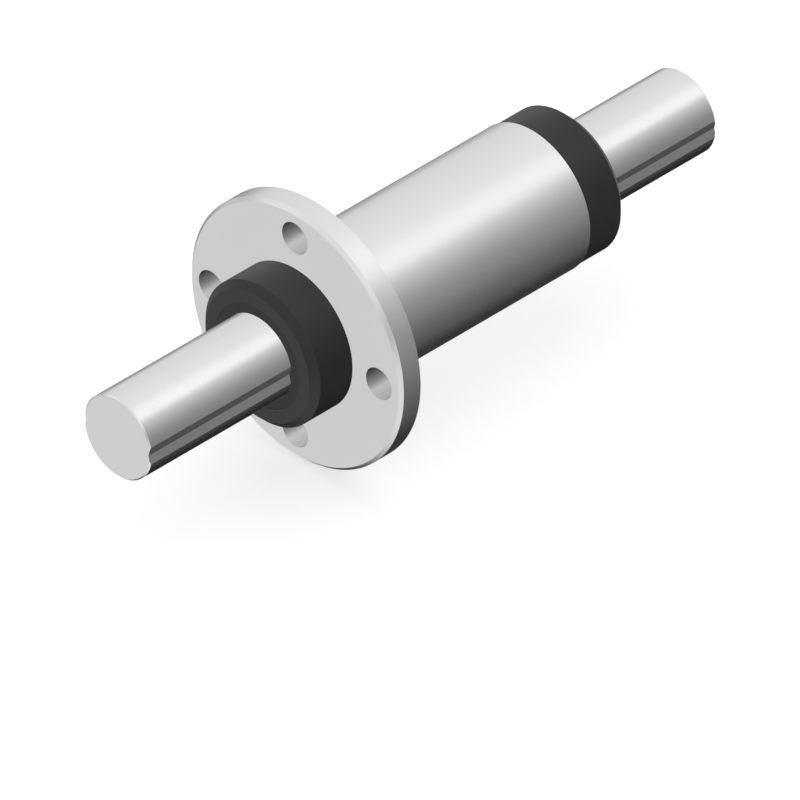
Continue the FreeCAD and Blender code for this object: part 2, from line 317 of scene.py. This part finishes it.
def studio_level(nodes):
    """How bright the studio is in each direction."""
    place = nodes.add("ShaderNodeTexCoord")
    split = nodes.add("ShaderNodeSeparateXYZ")
    nodes.link(place.outputs["Generated"], split.inputs[0])
    x, y, z = split.outputs
    turn = nodes.math("ARCTAN2", z, nodes.math("MULTIPLY", y, -1.0))
    share = nodes.math("FRACT", nodes.math("ADD", nodes.math("DIVIDE", turn, 2 * math.pi), 1.0))
    side = nodes.ramp(share, [(angle / 360, level) for angle, level in SIDE_LEVELS])
    across = nodes.math("MULTIPLY_ADD", y, 0.5, 0.5)
    below = nodes.ramp(across, FRONT_BELOW)
    height = nodes.math("MULTIPLY_ADD", z, 0.5, 0.5)
    above = nodes.ramp(height, FRONT_ABOVE)
    front = nodes.mix(nodes.rise(z, *BELOW_TO_ABOVE), below, above)
    level = nodes.mix(nodes.rise(x, *FRONT_TO_SIDE), front, side)
    rear = nodes.ramp(height, REAR_LEVELS)
    return nodes.mix(nodes.rise(x, *SIDE_TO_REAR), level, rear)


def add_world():
    """A soft studio round the part; past the floor's edge the camera sees plain white."""
    world = bpy.data.worlds.new("studio")
    bpy.context.scene.world = world
    world.use_nodes = True
    nodes = Nodes(world.node_tree)
    studio = nodes.add("ShaderNodeBackground")
    nodes.link(studio_level(nodes), studio.inputs["Color"])
    white = nodes.add("ShaderNodeBackground")
    white.inputs["Color"].default_value = (1.0, 1.0, 1.0, 1.0)
    seen = nodes.add("ShaderNodeMixShader")
    nodes.link(nodes.add("ShaderNodeLightPath").outputs["Is Camera Ray"], seen.inputs[0])
    nodes.link(studio.outputs[0], seen.inputs[1])
    nodes.link(white.outputs[0], seen.inputs[2])
    output = nodes.add("ShaderNodeOutputWorld")
    nodes.link(seen.outputs[0], output.inputs["Surface"])


def add_floor(lowest):
    """A plain pale floor that lights the part softly without showing in its polished faces."""
    half = FLOOR_SIZE / 2
    z = lowest - FLOOR_GAP
    corners = [(-half, -half, z), (half, -half, z), (half, half, z), (-half, half, z)]
    mesh = bpy.data.meshes.new("floor")
    mesh.from_pydata(corners, [], [(0, 1, 2, 3)])
    floor = bpy.data.objects.new("floor", mesh)
    bpy.context.scene.collection.objects.link(floor)
    material = bpy.data.materials.new("floor")
    material.use_nodes = True
    nodes = Nodes(material.node_tree)
    seen = nodes.add("ShaderNodeLightPath").outputs["Is Camera Ray"]
    nodes.surface(
        Base_Color=(FLOOR_TONE, FLOOR_TONE, FLOOR_TONE, 1.0),
        Roughness=0.9,
        Emission_Color=(1.0, 1.0, 1.0, 1.0),
        Emission_Strength=nodes.math("MULTIPLY", seen, FLOOR_GLOW),
    )
    mesh.materials.append(material)
    floor.visible_glossy = False


def main():
    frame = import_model()
    cad_box = [list(corner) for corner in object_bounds()]
    dress_cad(frame, make_materials(frame["record"]))
    add_world()
    add_floor(cad_box[0][2])
    add_camera()
    bpy.context.scene.view_settings.view_transform = "Standard"


main()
....................
Directions ::
Lines from the beginning of the data above through the line containing "return nodes.mix(nodes.rise(x, *SIDE_TO_REAR), level, rear)" are to be returned exactly, and no others.

Correct result ::
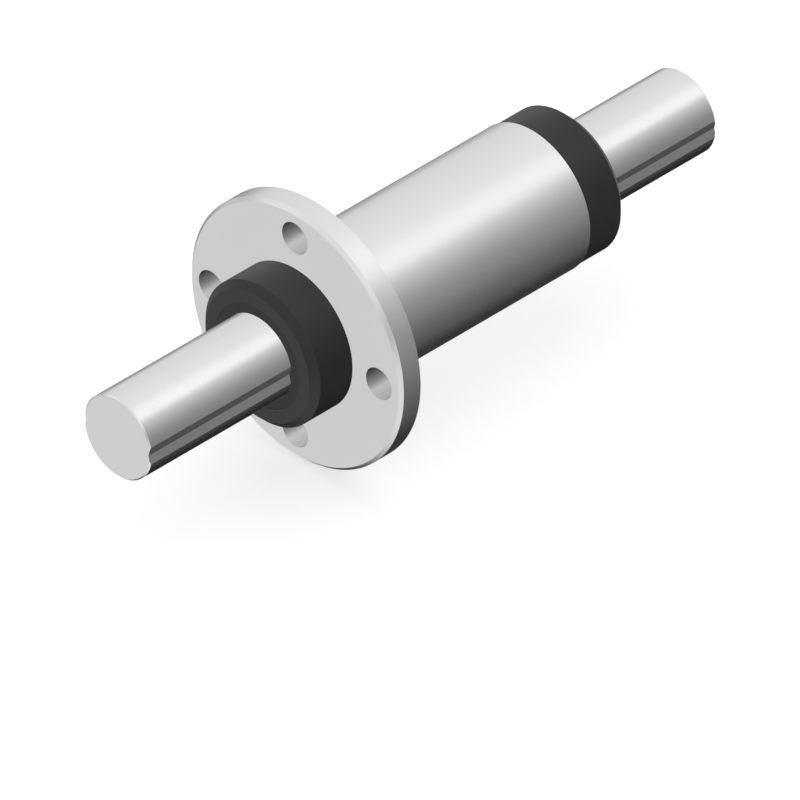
Continue the FreeCAD and Blender code for this object: part 2, from line 317 of scene.py. This part finishes it.
def studio_level(nodes):
    """How bright the studio is in each direction."""
    place = nodes.add("ShaderNodeTexCoord")
    split = nodes.add("ShaderNodeSeparateXYZ")
    nodes.link(place.outputs["Generated"], split.inputs[0])
    x, y, z = split.outputs
    turn = nodes.math("ARCTAN2", z, nodes.math("MULTIPLY", y, -1.0))
    share = nodes.math("FRACT", nodes.math("ADD", nodes.math("DIVIDE", turn, 2 * math.pi), 1.0))
    side = nodes.ramp(share, [(angle / 360, level) for angle, level in SIDE_LEVELS])
    across = nodes.math("MULTIPLY_ADD", y, 0.5, 0.5)
    below = nodes.ramp(across, FRONT_BELOW)
    height = nodes.math("MULTIPLY_ADD", z, 0.5, 0.5)
    above = nodes.ramp(height, FRONT_ABOVE)
    front = nodes.mix(nodes.rise(z, *BELOW_TO_ABOVE), below, above)
    level = nodes.mix(nodes.rise(x, *FRONT_TO_SIDE), front, side)
    rear = nodes.ramp(height, REAR_LEVELS)
    return nodes.mix(nodes.rise(x, *SIDE_TO_REAR), level, rear)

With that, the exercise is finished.